There is one web site that I was trying to swipe 1000s of pages from and they had such an advanced system that I just gave up. After grabbing a about 50 pages with no delay you would have your IP banned. So i got about 30 unreliable proxies and set them to 60 second delays, but they it was too slow and the proxies would die after a day.
August 9th, 2007 #
Honesty I don’t know why folks that develop website downloaders haven’t included caching of search engines into their programs as an alternative to proxy servers.

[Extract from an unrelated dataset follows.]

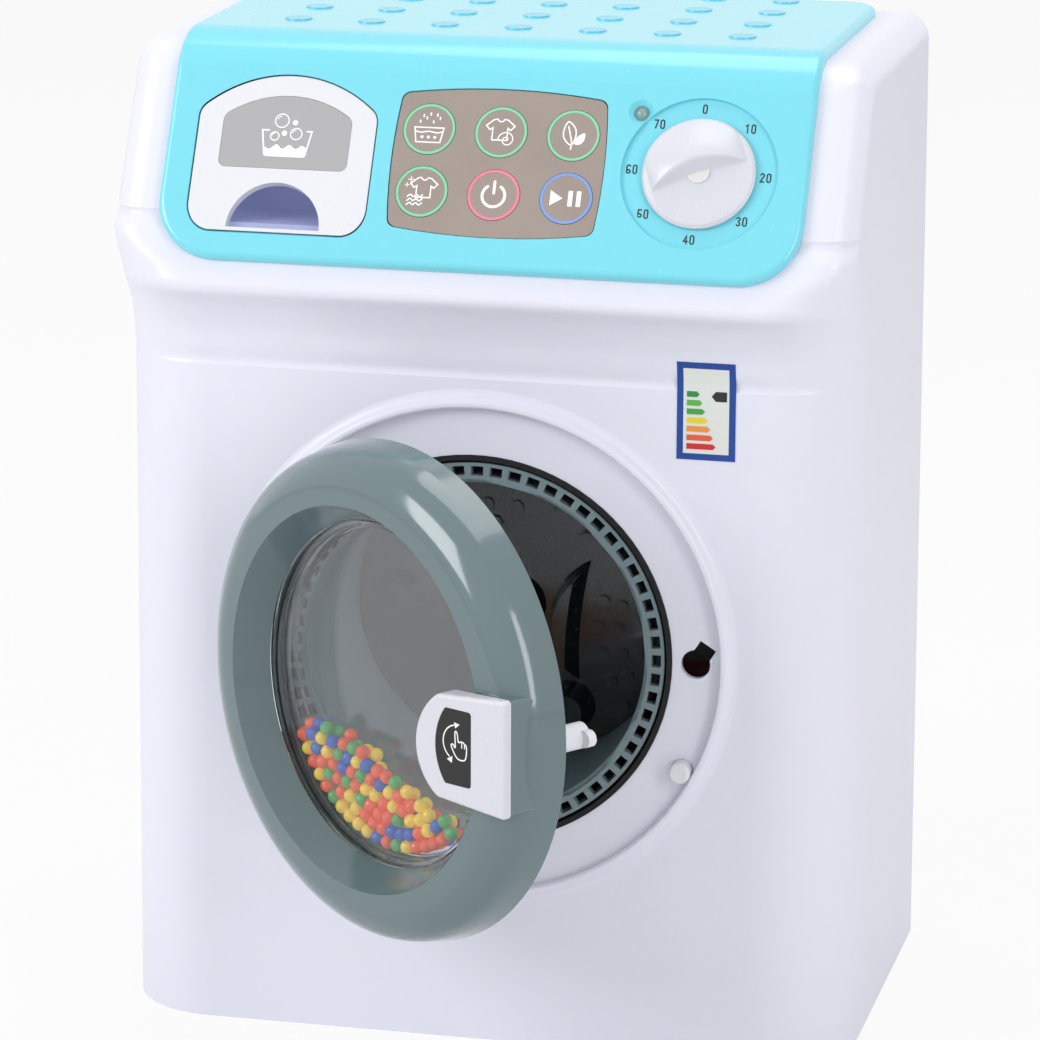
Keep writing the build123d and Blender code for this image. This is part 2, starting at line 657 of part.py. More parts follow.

Anyway I’m glad you found that tip useful. Seems it was not an “advanced system” but just another extension of Apache, I think I’ve seen it before and must figure it out
August 9th, 2007 #
I recently took 10k pages off a site. It took all night to run, I was surprised I my IP was not blocked… just depends who you are dealing with I spose…
August 9th, 2007 #
Let’s do a contest: first spammer that scrap all content from yahoo.com (with subdomains) and get it completely indexed in Google might win a linkback!
By the way compare the numbers of indexed pages of yahoo.com in Google (324) and Live.com (20,866) WTF
August 9th, 2007 #
Your starting to sound like your bordering on the criminally insane !!!
So google dont like Yahoo much then… or is it just easier to get into Live?
August 9th, 2007 #
On another note, I just added Geyes to my top panel… I really dont know how I survived all this time without them, made me a lot happier haha!